As per the Company Act 2013, the companies in India can raise funds via different methods, which include preferential allotment, right issue, IPOs, employee stock option plan (ESOP), and sweat equity shares. Among all the prescribed methods, the preferential allotment is considered to be the best fundraising option for unlisted companies.
The procedure and provisions of preferential allotment of shares are mentioned under Section 62 (focuses on allotment of shares) and Second 42 (focuses on allotment of securities) of the Companies Act 2013.
Let’s Try to Understand What Exactly is Preferential Allotment of Shares, Its Benefits, and Why It is Done:
What is Preferential Allotment of Shares?
Preferential allotment of shares refers to the procedure of bulk allotment of fresh shares to a specific group of individuals, venture capitalists, companies, or any other person by any particular company. This process is termed as the preferential allotment of shares.

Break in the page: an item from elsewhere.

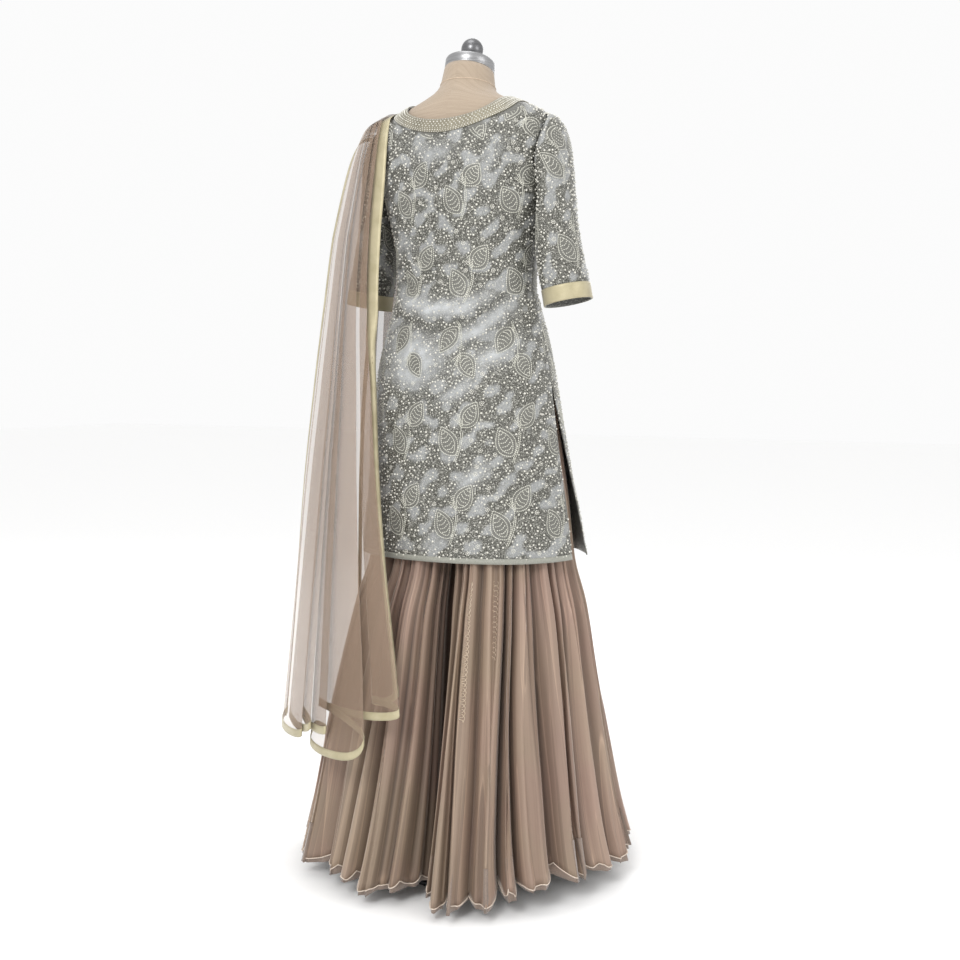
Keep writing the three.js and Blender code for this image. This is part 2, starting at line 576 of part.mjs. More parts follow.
const SCARF = {
  folds: 5, samples: 4, ribbonShare: 0.06, archFoot: 1310, archSteps: 5, archRound: 0.55,
  ridgeInner: 129, ridgeOuter: 204, ridgeY: 2.5, ridgeGap: 0.8, ridgeFold: 5, frontLift: 30,
};
const SCARF_ROWS = [0, 0.017, 0.15, 0.32, 0.49, 0.66, 0.83]; // shares of the way from the hem up to the arch
// Height of the scarf's hem across its width: the folds end at different heights.
const SCARF_HEM = profile(
  [
    { across: 0, z: 350 }, { across: 0.28, z: 334 }, { across: 0.4, z: 290 }, { across: 0.52, z: 215 },
    { across: 0.68, z: 240 }, { across: 1, z: 256 },
  ],
  "across",
);
// The height of the scarf where it crosses the shoulder, by how far out it lies.
const SCARF_TOP = profile(
  [
    { x: 93, top: 1416 }, { x: 127, top: 1402.3 }, { x: 145, top: 1394 },
    { x: 163, top: 1382.5 }, { x: 181, top: 1376 }, { x: 195, top: 1362 }, { x: 206, top: 1345 },
  ],
  "x",
);

// Where a column lies across the scarf: a ribbon's width in from each edge, then evenly over the folds.
function scarfAcross(j) {
  const between = SCARF.folds * SCARF.samples;
  if (j === 0 || j === between + 2) return j === 0 ? 0 : 1;
  return mix(SCARF.ribbonShare, 1 - SCARF.ribbonShare, (j - 1) / between);
}

function scarfFold(across) {
  const share = (across - SCARF.ribbonShare) / (1 - 2 * SCARF.ribbonShare);
  return share > 0 && share < 1 ? foldHeight(share * SCARF.folds) : 0;
}

function scarfFallPoint(across, z, face) {
  const row = scarfAt(z);
  const turn = degrees(mix(row.innerTurn, row.outerTurn, across));
  const reach = mix(row.innerReach, row.outerReach, across) + row.fold * scarfFold(across);
  return point(reach * Math.sin(turn), face * reach * Math.cos(turn), z);
}

function scarfPoint(row, j) {
  const across = scarfAcross(j);
  if (row.share !== undefined) {
    const hem = SCARF_HEM(across).z + (row.part < 0 ? SCARF.frontLift : 0);
    const at = scarfFallPoint(across, mix(hem, SCARF.archFoot, row.share), row.part);
    if (row.part < 0) at.y -= bustEase(at.z);
    return at;
  }
  const foot = scarfPoint({ share: 1, part: row.part }, j);
  const over = Math.sin(row.arch) ** SCARF.archRound;
  const x = mix(foot.x, mix(SCARF.ridgeInner, SCARF.ridgeOuter, across), over);
  const ridge = SCARF_TOP(x).top + NET_CLOTH + SCARF.ridgeGap + SCARF.ridgeFold * scarfFold(across);
  const y = mix(SCARF.ridgeY + row.part * SEAM, foot.y, Math.cos(row.arch));
  return point(x, y, mix(SCARF.archFoot, ridge, over));
}

// How much further forward the front fall hangs than the back fall hangs behind, to clear the bust.
const BUST_EASE = { least: 6, most: 28, z: 1235, spread: 110 };
function bustEase(z) {
  return mix(BUST_EASE.least, BUST_EASE.most, Math.exp(-(((z - BUST_EASE.z) / BUST_EASE.spread) ** 2)));
}

// Rows of one fall from its hem up to the ridge of the shoulder.
// part is 1 for the back and -1 for the front.
function scarfRows(part) {
  const rows = SCARF_ROWS.map((share) => ({ share, part }));
  for (let k = 0; k <= SCARF.archSteps; k += 1) {
    rows.push({ arch: ((Math.PI / 2) * k) / SCARF.archSteps, part });
  }
  return part > 0 ? rows : rows.reverse();
}

function addScarf() {
  const columns = SCARF.folds * SCARF.samples + 3;
  const past = (row, end, before) => scarfPoint(row, end).multiplyScalar(2).sub(scarfPoint(row, before));
  for (const [name, part] of [["back", 1], ["front", -1]]) {
    const rows = scarfRows(part);
    const hem = part > 0 ? 0 : rows.length - 2;
    const at = (i, j) => {
      const k = columns - 1 - j;
      if (k < 0) return past(rows[i], 0, 1);
      if (k > columns - 1) return past(rows[i], columns - 1, columns - 2);
      return scarfPoint(rows[i], k);
    };
    add(`scarf_${name}`, wall(sheet(at, rows.length, columns, NET_CLOTH)), "net");
    const ribbon = sheet(at, rows.length, columns, TRIM_CLOTH, ON_TOP + TRIM_CLOTH);
    const keep = (i, j) => i === hem || j === 0 || j === columns - 2;
    add(`scarf_ribbon_${name}`, wall(ribbon, { keep }), "ribbon");
  }
}

addDressForm();
addTunicPanels();
addSleeves();
addWaistband();
addTrousers();
addScarf();

export default suit;
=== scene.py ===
import json
import math
import bpy
import numpy as np
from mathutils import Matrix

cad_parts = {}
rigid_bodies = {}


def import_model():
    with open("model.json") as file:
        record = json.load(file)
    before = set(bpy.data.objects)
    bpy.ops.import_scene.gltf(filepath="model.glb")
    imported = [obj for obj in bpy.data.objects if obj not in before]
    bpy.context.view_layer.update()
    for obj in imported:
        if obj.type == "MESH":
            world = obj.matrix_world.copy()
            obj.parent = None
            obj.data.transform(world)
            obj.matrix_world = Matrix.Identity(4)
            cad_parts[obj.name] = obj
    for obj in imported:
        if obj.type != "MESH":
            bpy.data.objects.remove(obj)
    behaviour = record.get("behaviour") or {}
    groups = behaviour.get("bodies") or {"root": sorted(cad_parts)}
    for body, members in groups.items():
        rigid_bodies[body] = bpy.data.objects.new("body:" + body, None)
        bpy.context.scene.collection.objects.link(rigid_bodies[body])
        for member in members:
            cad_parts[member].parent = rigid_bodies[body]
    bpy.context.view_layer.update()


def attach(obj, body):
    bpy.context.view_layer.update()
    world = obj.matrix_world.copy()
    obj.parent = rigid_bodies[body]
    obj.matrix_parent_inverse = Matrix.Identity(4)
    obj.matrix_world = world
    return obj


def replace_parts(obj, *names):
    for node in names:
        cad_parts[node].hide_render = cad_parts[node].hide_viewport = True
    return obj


# A beaded tunic, gathered divided trousers and a net scarf on a tailor's dress form.
# All shapes are worked out in millimetres and scaled to metres when a mesh is made.
# The suit faces -Y, so +X is the wearer's left and the camera stands behind.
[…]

This method is certainly unique from other fundraising methods as the entire allotment is made to a pre-identified people, who may or may not be the existing shareholders of a firm. These are generally the individuals, who are interested in getting a stake in the company.
Why Companies Exercise this Option?
Preferential allotment of shares option is mainly used by the companies to provide a route to those shareholders, who are unable to buy a large chunk of company shares at affordable prices during IPOs. However, such shareholders do no get any voting position in the company and are paid only when the company made profits.

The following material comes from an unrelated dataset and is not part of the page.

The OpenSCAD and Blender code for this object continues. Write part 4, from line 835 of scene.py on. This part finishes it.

Apart from this, the venture capitalists, financial institutions, and existing shareholders or company promoters are also given an option to increase their stakes in the company by the firm owners through exercising the preferential share allotment option. The companies also use this option to secure the equity participation of those shareholders, whom they believe can be of value as shareholders.
Lastly, there is a high possibility that companies performance will improve after exercising preferential share allotment option if funds were raised in an efficient manner as well as veteran investors have invested in them. The veteran investors trust in any company during the preferential share allotment can drive the growth of its business in the near future.

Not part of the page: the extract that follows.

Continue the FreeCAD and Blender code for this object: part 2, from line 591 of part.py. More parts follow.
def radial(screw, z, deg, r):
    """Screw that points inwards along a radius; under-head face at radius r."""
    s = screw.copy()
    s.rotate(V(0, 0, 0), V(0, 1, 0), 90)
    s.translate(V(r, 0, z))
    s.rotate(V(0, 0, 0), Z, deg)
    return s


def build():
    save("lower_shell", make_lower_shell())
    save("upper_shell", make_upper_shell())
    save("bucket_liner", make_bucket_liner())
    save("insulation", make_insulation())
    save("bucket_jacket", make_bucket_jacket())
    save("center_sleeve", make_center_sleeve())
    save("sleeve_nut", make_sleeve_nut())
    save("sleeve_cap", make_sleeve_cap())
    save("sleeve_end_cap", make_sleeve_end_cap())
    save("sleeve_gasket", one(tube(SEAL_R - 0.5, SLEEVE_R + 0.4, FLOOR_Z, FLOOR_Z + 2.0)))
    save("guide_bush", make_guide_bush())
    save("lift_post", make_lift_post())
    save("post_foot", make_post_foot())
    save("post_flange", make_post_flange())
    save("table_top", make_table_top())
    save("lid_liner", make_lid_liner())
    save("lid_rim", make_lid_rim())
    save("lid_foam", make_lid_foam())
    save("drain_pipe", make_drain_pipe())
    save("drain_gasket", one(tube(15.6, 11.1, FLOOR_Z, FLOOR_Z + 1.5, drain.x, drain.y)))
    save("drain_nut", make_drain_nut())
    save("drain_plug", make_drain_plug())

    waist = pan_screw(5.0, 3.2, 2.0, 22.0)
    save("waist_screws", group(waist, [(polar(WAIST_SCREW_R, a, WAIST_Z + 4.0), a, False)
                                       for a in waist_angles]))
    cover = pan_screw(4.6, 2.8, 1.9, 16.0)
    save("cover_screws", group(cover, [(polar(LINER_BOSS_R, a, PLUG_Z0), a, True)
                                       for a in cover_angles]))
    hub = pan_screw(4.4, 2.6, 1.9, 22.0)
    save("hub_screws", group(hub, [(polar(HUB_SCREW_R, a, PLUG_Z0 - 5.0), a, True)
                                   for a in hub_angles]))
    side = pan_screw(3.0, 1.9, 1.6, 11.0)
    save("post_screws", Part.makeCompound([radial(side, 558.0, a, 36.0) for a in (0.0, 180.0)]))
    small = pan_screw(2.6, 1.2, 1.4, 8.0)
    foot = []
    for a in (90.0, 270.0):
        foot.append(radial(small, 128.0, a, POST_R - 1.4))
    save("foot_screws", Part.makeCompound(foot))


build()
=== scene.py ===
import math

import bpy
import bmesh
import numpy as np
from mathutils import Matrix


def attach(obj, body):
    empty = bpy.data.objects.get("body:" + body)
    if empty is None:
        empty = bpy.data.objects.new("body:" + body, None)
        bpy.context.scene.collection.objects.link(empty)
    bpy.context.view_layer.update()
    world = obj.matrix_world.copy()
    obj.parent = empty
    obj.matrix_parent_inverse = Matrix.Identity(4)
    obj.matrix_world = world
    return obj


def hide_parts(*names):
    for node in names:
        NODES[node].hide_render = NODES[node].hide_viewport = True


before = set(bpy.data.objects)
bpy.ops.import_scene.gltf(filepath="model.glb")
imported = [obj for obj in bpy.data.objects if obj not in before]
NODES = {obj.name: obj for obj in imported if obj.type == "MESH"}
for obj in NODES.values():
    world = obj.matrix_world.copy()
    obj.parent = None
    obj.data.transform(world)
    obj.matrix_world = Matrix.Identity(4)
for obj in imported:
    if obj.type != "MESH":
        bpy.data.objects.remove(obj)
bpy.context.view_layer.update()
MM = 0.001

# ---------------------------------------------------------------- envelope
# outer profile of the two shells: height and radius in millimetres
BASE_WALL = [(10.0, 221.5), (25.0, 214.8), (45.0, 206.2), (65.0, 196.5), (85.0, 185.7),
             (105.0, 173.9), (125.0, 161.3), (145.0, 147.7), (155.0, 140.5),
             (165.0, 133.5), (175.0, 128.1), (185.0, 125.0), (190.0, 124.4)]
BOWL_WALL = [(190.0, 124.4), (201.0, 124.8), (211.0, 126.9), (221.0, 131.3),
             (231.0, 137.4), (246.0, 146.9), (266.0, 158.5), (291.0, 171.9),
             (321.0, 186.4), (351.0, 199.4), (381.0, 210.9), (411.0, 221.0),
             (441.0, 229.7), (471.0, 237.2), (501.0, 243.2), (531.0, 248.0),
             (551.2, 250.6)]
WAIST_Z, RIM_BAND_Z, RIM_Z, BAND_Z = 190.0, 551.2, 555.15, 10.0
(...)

Read More: Complete Procedure For Right Issue of Shares Under Companies Act: 2013
What are the Benefits for Preference Shareholders?
- In the case of preferential allotment of shares, the preference shareholders are directly paid by the company with zero brokerage cost.
- Preferential shareholders can claim for dividend in the subsequent year if they are not offered with the same for any given particular year.
- Preference shareholders capital is always safe even if the company fails in the market or gets bankrupt; the preferential shareholders are paid first among all.
However, as discussed, the only major drawback that preferential shareholders face in their inability to get voting rights in the company.
What is the Procedure for Preferential Allotment of Shares?
For preferential allotment of shares, a special resolution is required to be passed among the existing shareholders with 75% of them voting in favour of it. The number of shares issued, their pricing, and preferred companies or individuals is also decided as per the preference of existing shareholders upfront.